Review: Blindspotting

Review: Blindspotting

Blindspotting is an unflinching look at life within Oakland, the pain as well as the beauty within it. A great culture that is loaded with style and super hard work ethic displayed by all souls living below or around the poverty line. The film is written by and stars two life long friends, Rafael Casal and Daveed Diggs (of Hamilton fame). Together with Carlos López Estrada at the helm they have crafted an unforgettable film loaded with a perfect blend of sugar and spice. This film will make you laugh, hurt your feelings by telling harsh truths and if you let it in, and elevate your soul to the point of tears. It feels like a Spike Lee film at times and that is not a slight towards it at all, it is merely me pointing out that the film stretches reality at times to an almost absurd degree to make a powerfully unforgettable message come across crystal clear. The ultimate magic trick Blindspotting pulls is its ability to tackle current issues of police brutality, gentrification and racism without losing it’s footing nor beating you over head to make its point. 

Collin (Diggs), a young black man, has 3 days left on his parole, but his rowdy best pal Miles, a young white man, can’t seem to stop being so intense. Miles buys a gun which plays a very important role throughout the entirety of the film. Miles’ excuse for the purchase: to protect his family in case someone breaks in his place at 2 am. Collin is obviously upset by this and that’s just the beginning of his horrible evening. Shortly after dropping off Miles, Collin witnesses a police officer (Ethan Embry) shoot a man. The two lock eyes and share a horrible intimacy. This on top of his stress over his parole/probation is just too much and sends him into a traumatic state, a PTSD of sorts that bubbles throughout the film.

His nightmares are bone chilling. One of them involving a courtroom scene and the vomiting of bullets with unravel you worse than any horror film. You damn near want to shout at the screen for it to end. Even when Collin tries his best to shake it off, the visions still haunt him. Can Collin shake these demons before he explodes or will he succumb to them and become another statistic? All of this builds to a pitch perfect climax that I would love to expand upon but will not, for I feel you need to witness this flawless finale without the input of any blogger or film critic. Try to go in (cough) blind if you can, for not only is it a masterful way to finish this yarn that covers so many bases splendidly, it is the way this piece has to end. It has to come across this way. An earned chunk of storytelling that made my heart race because it is an actor screaming for an entire race/group/community ripped about by bad police. He becomes their voice and I hope people hear it, no, feel it. 

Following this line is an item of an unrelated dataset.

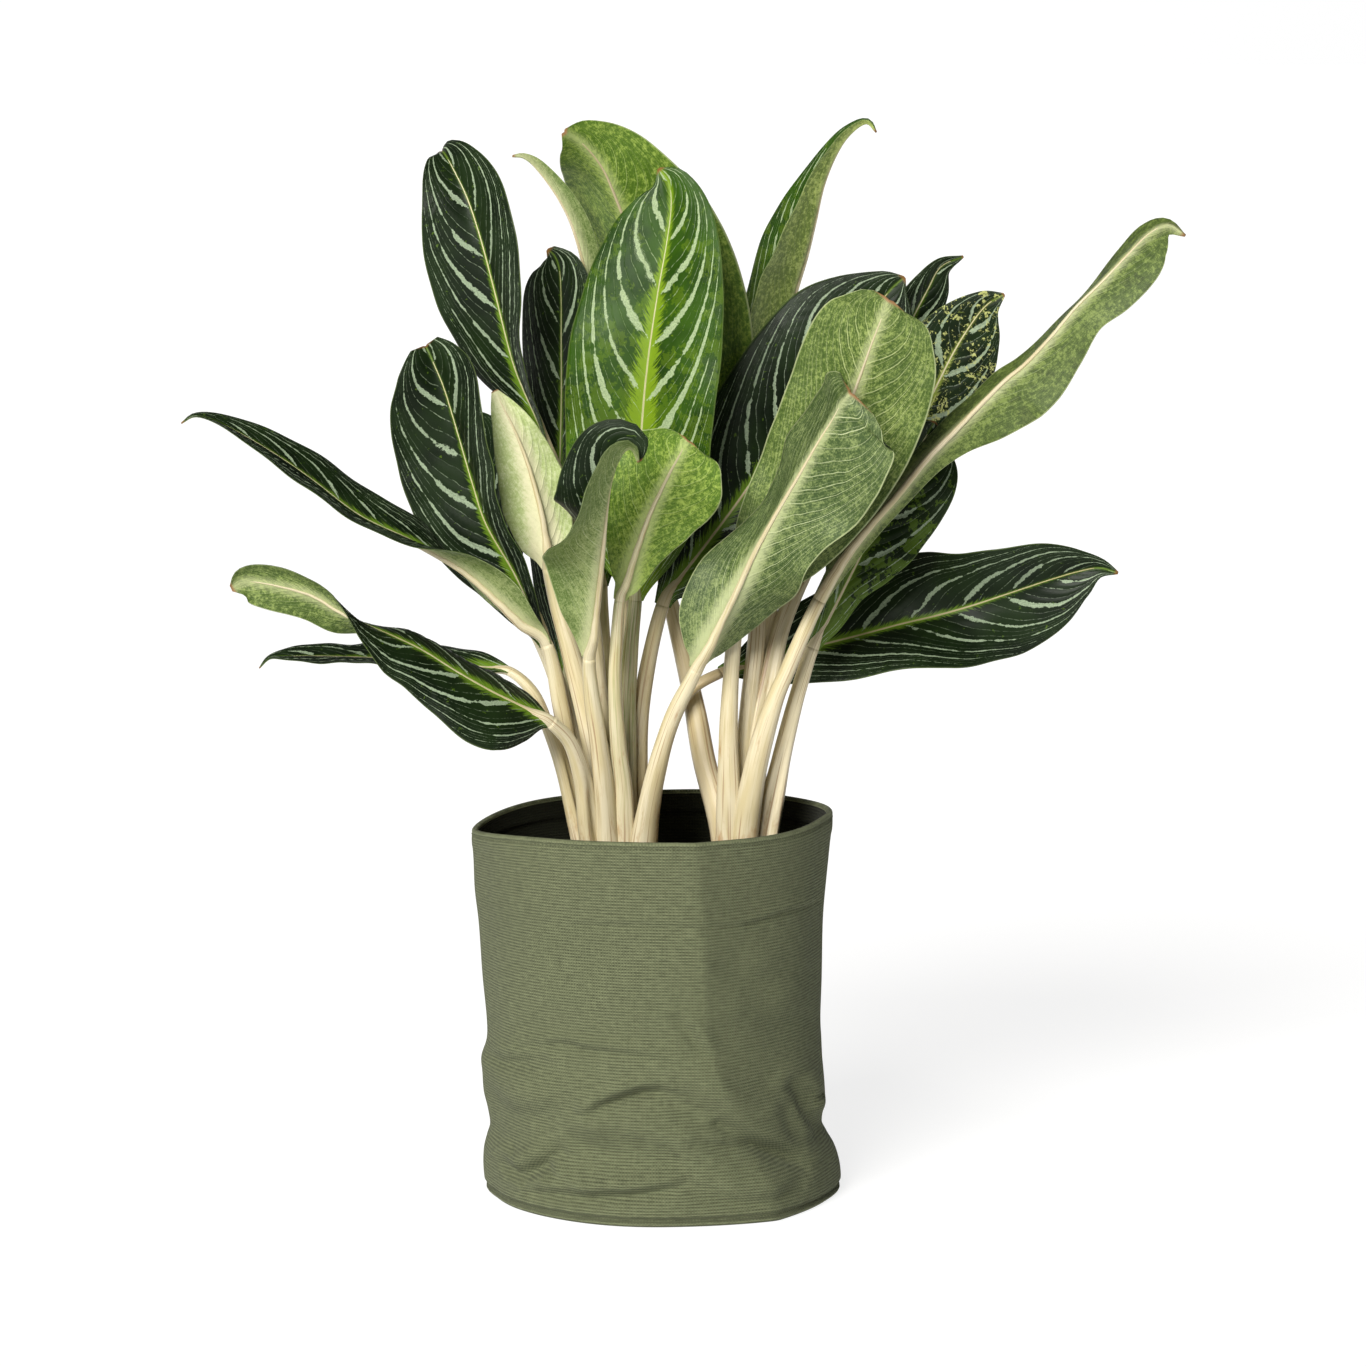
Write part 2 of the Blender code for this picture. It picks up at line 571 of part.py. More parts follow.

blindspotting, daveed diggs, rafael casal, carlos lopez estrada,

The performances in Blindspotting are terrific from all players involved. Diggs is an outstanding leading man delivering on all fronts. He has a lot of work on his plate and he simply knocks it out the park. I do feel however the real fire of the piece is Rafael Casal as Miles. Miles represents so much in this film it’s not even funny. He is a real deal best friend to Collin. He is also a white dude that grew up in the hood, so the swagger is real. He isn't playing a part or more to the point: trying to act black. That making something out of nothing Bay Area hustle is on full display with him as well as seen in the glorious salon scene and his sales pitch of a $300 sailboat. He’s charismatic, dangerous and extremely loyal to Collin. This combination mixes well with the fact that he would get overlooked in crimes while anyone that was black in his same position would get hurt or killed. Sad but all too true and Blindspotting tackles this head on, again without beating you into submission about it. Rafael is incredible in this film and is the key to making it all click into place. Gentrification exposes its fangs several times in the film and falls on Miles’ lap at one point which proves to be quite perilous to those who doubt his credibility. A stand out performance in a film loaded with them.  

Oakland on screen has been a thing lately and why not? All chunks of this nation need their shot at cinematic glory because you need to see how others operate. Get out of your bubble and learn a new slang word for heaven's sake. I’m not saying wield this word, I’m just saying to learn it. Blindspotting is a splash of California that is now burned into my brain like Tangerine or even Chinatown. It represents Oakland in incredible fashion while never losing sight of the pain within it as well. That pain of an old home being gutted, a home of a family that lived there for generations, losing history. That pain of police cutting lives short over some bullshit, destroying and traumatizing families. Carlos López Estrada and his pair of misfits have made a great film that can be a voice for the voiceless. Powerful and too timely for words, I highly recommend this piece to any and all movie goers. This would pair extremely well with the film La Haine and the TV Show Atlanta.